Half measures are not enough.

The other major selling point for UB Sustainability concerns new buildings. New buildings will be built to a gold-level on the Leadership in Energy and Environmental Design. Why only gold? The rating system goes up to platinum, so why not go for the best?

Furthermore, is this system only being applied to new buildings? We saw the results of a failing power infrastructure on South Campus a few weeks ago, so it's probably fair to assume that existing buildings across both campuses don't adhere to these ratings. Is anything being done to bring them into line?

Climate change becomes a more serious issue with every passing day. Our ice caps are disappearing rapidly and severe weather erupts more violently every year as a direct cause of our actions.

We don't have time to wait – certainly not 15 years to become “climate neutral.” We have to take actions to fix what we have done and prevent further damage.

The UB community needs to address this issue seriously – and not as a marketing measure, not as a sop to appease the concerned parties.

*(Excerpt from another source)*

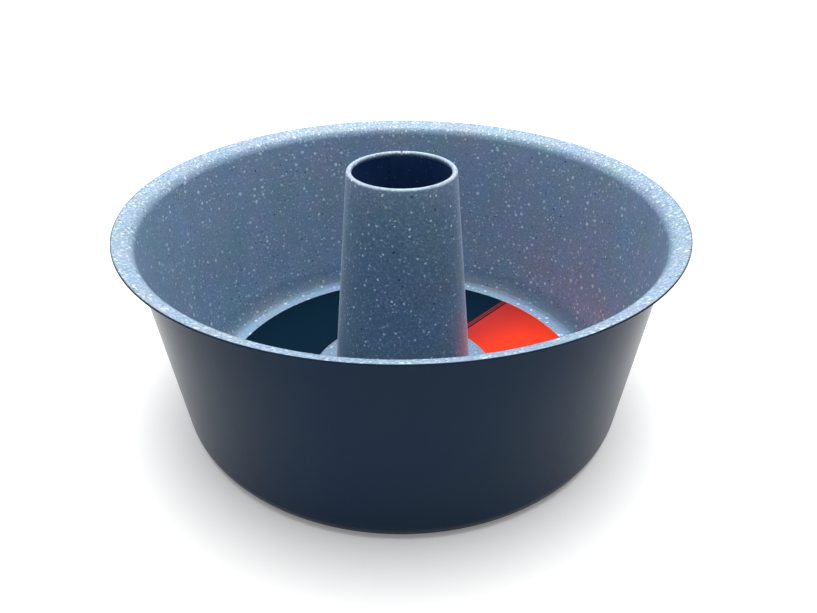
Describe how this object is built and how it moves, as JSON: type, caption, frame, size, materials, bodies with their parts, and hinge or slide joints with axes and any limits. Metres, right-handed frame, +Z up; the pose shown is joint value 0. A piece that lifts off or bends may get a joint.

There needs to be serious action now.

This is not to denigrate the Chief Sustainability Officer Ryan McPherson. His actions are probably mitigated by the school. What we need to do is support his measures fully and push for more.

But the biggest hurdle facing true sustainability at UB remains the people who inhabit it. Students and faculty have to not only push for the sustainable infrastructure to be put into place, but have to make the effort ourselves. Consciously conserving energy, recycling and being caretakers of what we have will be necessary to evoke any change.

The efforts put forward so far by UB Sustainability are great, gallant even. But they remain, like so many endeavors, not enough. We must strive to make amends for the damage caused by prior and current actions and the urgency is immense. There can't be room for slow change. Every person has to do his or her part and be the change we wish for in the world.